There’s been much talk about the increasing stock of well-paid internships, yet these are a decided minority of the posts available. Most internships offer little or no pay, and are accordingly accessible only to affluent students. Students dealing with summer earnings expectations as part of their financial aid packages are in no position to take posts that their peers can easily accept. Even those newly liberated from the weight of tuition over the summer are poorly positioned to support themselves and work for little at the same time. The author of the Times piece pointed out that her own intern was eventually compelled to take up three jobs. In my experience, those taking lower-paid internships were either handsomely supported by their parents or worked in excess of 20 hours a week at second jobs in order to support themselves.

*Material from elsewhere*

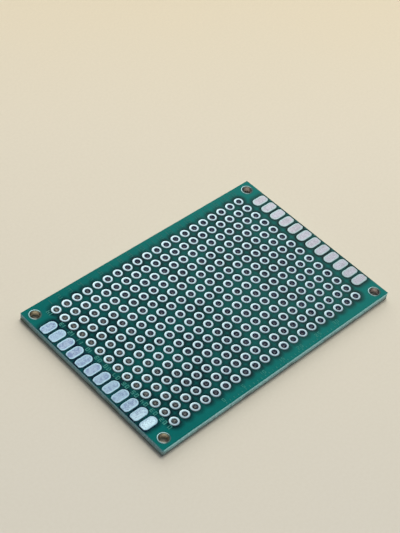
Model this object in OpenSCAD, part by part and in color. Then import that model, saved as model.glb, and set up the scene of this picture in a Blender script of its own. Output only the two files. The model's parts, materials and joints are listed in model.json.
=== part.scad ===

It’s no lack of initiative that prevented many peers that I knew from taking internships; they simply couldn’t afford them. When I was in college I was fortunate in receiving two fellowships to support internships in Washington, D.C. Even then, I had to live in a friend’s living room at a nominal rate for much of both summers, as other rents were unaffordable. Saving money over these two summers was essentially impossible.
I benefited from those internships; connections that I made proved invaluable in finding a job after college, but to accord internships a definitive importance in assessing the talents of potential employees seems to me deeply flawed, considering the very considerable extent to which family income dictates who can support themselves during such an experience, and, most importantly, who even gets the chance.
It’s no secret that internships are frequently a product of nepotism. Hilary Dykes, profiled in the Times internship story, credited her “unofficial internship” at a financial services firm to “personal connections, family connections.” She continued, on the theme of connections as a source of internships: “Most people want to say it’s not, but it really is.” The Times story offered several other examples of such patronage. Ask the average college student how they or most of their friends obtained internships – when pressed, the answer will very typically involve parents, donors or family friends. I’ve seen many positions simply fabricated for a son or daughter, or for a niece or nephew. It’s easy to sidestep competition for internships when a post is created for you. And this is what employers want?
Is Dartmouth’s model the answer, then, offering lower-income students a chance to compete for prestigious but low-paying internships? It’s a fine step for Dartmouth students, but not much of a model for colleges, or society in general. Smaller colleges are already poorly equipped to match the most basic financial aid arrangements of better-endowed schools, let alone to fund students’ summer activities. Access to internships is vastly and irreducibly unequal.
Instead of pursuing some quixotic leveling, colleges would be better served putting those experiences in proper perspective. Some internships provide real evidence of exemplary drive and intrepidity; most furnish only sure proof of connections and affluence. Colleges needn’t burnish this reality any further; they’ve been doing so for years.
Colleges have underpinned internship inequalities from the start, in offering academic credit for unpaid internships – the academic credits that they offer provide businesses a shield against labor laws. Why not stop offering the credit? Nearly every college employs an internship coordinator, or a staff of them; some now subscribe to exclusive internship posting services, or even require internships for some degree completions. Many colleges have made clear steps to institutionalize internships as a summer student goal; they should carefully consider the message that their measures and offerings send to students. Are resources for summer classes or research as easy to obtain as internship advice? In any case, shouldn’t they be much easier? Colleges must confront the practical ways in which they encourage the flawed culture of internships, and would be well-served mounting a more vigorous argument for their own product. Do colleges really want to codify a system in which employers value a few months of summer work more than the education they provide?
American colleges do a fairly good job providing access to students of varying economic means; they should stress the superior value of achievements within school, instead of lending respectability and support to an internship racket that reliably, and inaccurately, presents the well-off as more enterprising. Colleges shouldn’t allow themselves to become mere careerist way-stations. Why not point out the flaws of internship-worship and declare “Our education alone is good enough.” Now that would be a bold step.